Whatever may be thought of the view that the work "could be assigned to any shopcraft unit" (a matter not directly in issue here), the employer (first the predecessor employer and now the Corporation), has assigned the work in question in accordance with what it has described as the traditional division of the work. That is, the hydraulic devices on locomotives have been assigned to Machinists and those on coaches to Carmen. With respect to the maintenance of banking systems, which are a feature of LRC passenger coaches, the assignment, or the intended assignment of the work is to Carmen, although the employer has indicated that if mechanical bench work is required to be performed on the components (although in general, faulty components are removed and replaced, or sent out for repair), such bench work would be assigned to Machinists.

The qualification just mentioned is, I think, significant. The work which is in question here is work which is performed in the maintenance of passenger coaches. As I understand it, it involves the maintenance of systems of component elements which are not themselves manufactured or repaired by the employees involved here. There is no machining of parts, for example. If there were, or to the extent that there now is such work, it is assigned, properly, I should think, to Machinists. But the maintenance of the component systems in place, while that is work which it would be within the competence of a Machinist to perform, does not appear, from the material before me, to be work of a nature exclusive to the Machinist craft.

It is true that Rule 21.2 refers to the performance of certain work related to "pneumatic and hydraulic tools and machinery" as part of Machinists’ work. That is not to say, however, that all work on such machinery is Machinists’ work, and indeed it is clear from a reading of the Rule in its entirety (and that the text is an old one, reflecting various accretions over the course of years, seems obvious), that only certain tasks – or a strict reading of the Rule, those relating to the machining of metals and ancillary tasks – are contemplated. It may be noted that the Rule makes no reference to work on railway cars, and certainly not to passenger cars, although as I have noted there may well be work on passenger cars or passenger car equipment which would require Machinists’ skills.

The work in question here, while new, bears some relation to the sort of work which Carmen have, in the past, performed on passenger cars and it may, arguably, be considered to come within the scope of the Rule respecting Carmen’s work.
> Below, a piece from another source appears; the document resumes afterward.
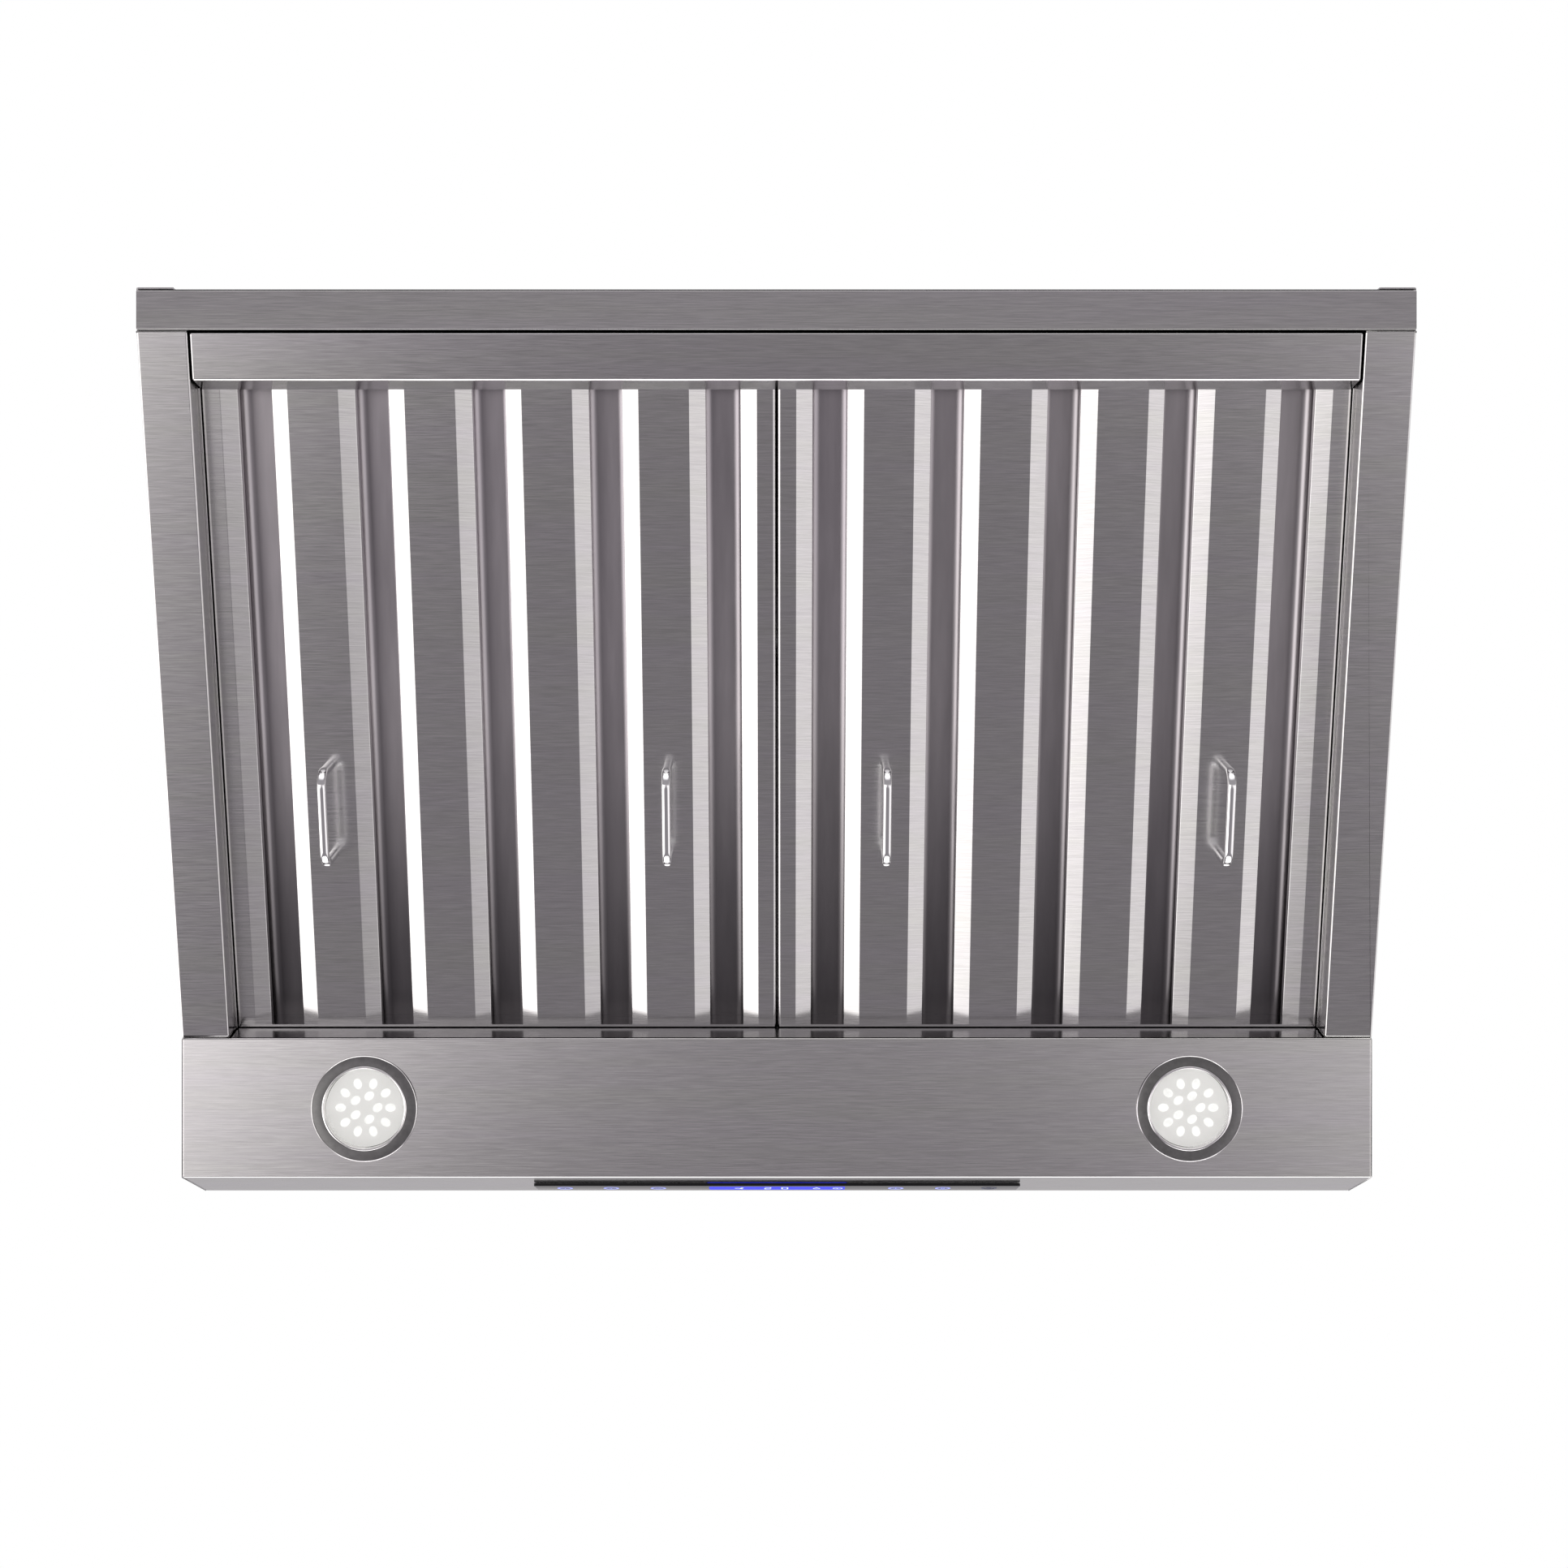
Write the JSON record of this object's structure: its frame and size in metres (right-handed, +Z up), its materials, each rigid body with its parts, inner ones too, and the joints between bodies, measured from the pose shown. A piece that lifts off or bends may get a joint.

That Rule, which was Rule 58.2 of Agreement 12.1, is now Rule 22.2 of Agreement No. 3, between the Corporation and the Brotherhood Railway Carmen. The instant case, of course, is between different parties, but the historical inclusion of the Rule in agreements covering the various crafts – such an agreement being in effect at the time this matter first arose – gives it significance. Rule 22.2 is as follows:

22.2 Carman’s work shall consist of building, maintaining, dismantling, painting, upholstering, tile setting, glass cutting, bevelling, embossing and inspecting all passenger cars, motor coaches; planing mill, cabinet and bench carpenter work, pattern and flask making and all other carpenter work; Carman’s work in building and repairing hand cars and station trucks; building, repairing and removing and applying locomotive cabs, pilots, running boards, foot and headlight boards, hose bag fitter, and stove fitter, repairing and assembling passenger car air brake valves; operating punches and shears, doing shaping and forming; work done with hand forges and heating torches in connection with Carman’s work; painting, varnishing, surfacing, decorating, lettering; cutting of stencils and removing paint (not including use of sand blast machine or removing vats); all other work generally recognized as painter’s work under the supervision of the Maintenance Department; joint car inspectors, car inspectors, safety appliances and train car repairers, oxy-acetylene and electric welding on work generally recognized as Carmen’s work; and all other work generally recognized as Carman’s work.

Again, the craft rule is not so much a definition as a list of tasks which vary widely in their nature. Many of these date from the days of wooden cars. Clearly, what is involved is a wide range of tasks related especially to passenger cars. These tasks have evolved over the years with changes in equipment and, according to the evidence, have included work on certain other sorts of hydraulic equipment – coupling devices, for example – than that involved in this case. That is not to say that Carmen would have exclusive jurisdiction over tasks involving hydraulics: clearly they would not, nor is such a claim made.

When the work in question was introduced, in 1983, the predecessor employer, Canadian National, and the Canadian Council of Railway Shopcraft Employees made an agreement in respect of training for the employees (referred to under the general craft term of "mechanics"), who would be maintaining the LRC trains. In that agreement, dated February 4, 1983, it was contemplated that assignment of mechanics from the various crafts would be in accordance with the work load. In particular, clause 8 of the agreement provided that "The preponderance of work of a craft shall be the determining factor as to which craft shall be represented". The International Association of Machinists, as a member of the Council, was bound by that agreement, although it did not agree with what it considered to be the blurring of craft lines implicit in the agreement.

The agreement of February 4, 1983, is not determinative of the instant case. Indeed, on the facts presented to me, the assignment of tradesmen to the work in question has not been on the basis of "preponderance of work in a craft", but rather on the basis of the (very imprecise) "traditional" division of work – really of work location – as between Machinists and Carmen. That is, where the work is on passenger cars it is assigned to Carmen and where it is on locomotives it is assigned to Machinists (I do not here deal with the assignment of work to other crafts, such as Electricians).

Assignment in this fashion would appear, in fact, to maintain the levels of employment in the two crafts, although that is not a consideration which would bear on the interpretation of Rule 21.2 itself. If Rule 21.2 in fact gave exclusive jurisdiction over the work in question to Machinists, then this grievance would succeed, whatever the repercussions for others – neither the provisions of the Rule itself, nor the practice of the parties in its application leads to the conclusion that the employer has, in Rule 21.2 or elsewhere, agreed with the Association that Machinists alone could properly be assigned to the passenger car maintenance work involved in this case.

This grievance relates to the "maintenance" of hydraulic controls and banking systems on passenger coach equipment. It is proper to note, for clarity, that the term "maintenance" is here used as referring to the tasks described in the parties’ presentations: it does not include – nor is it suggested that it does – the full range of tasks, and in particular certain machining tasks, which might be involved in the repair of defective components.

For all of the foregoing reasons, the grievance must be dismissed.

DATED AT TORONTO, this 8th day of June, 1988.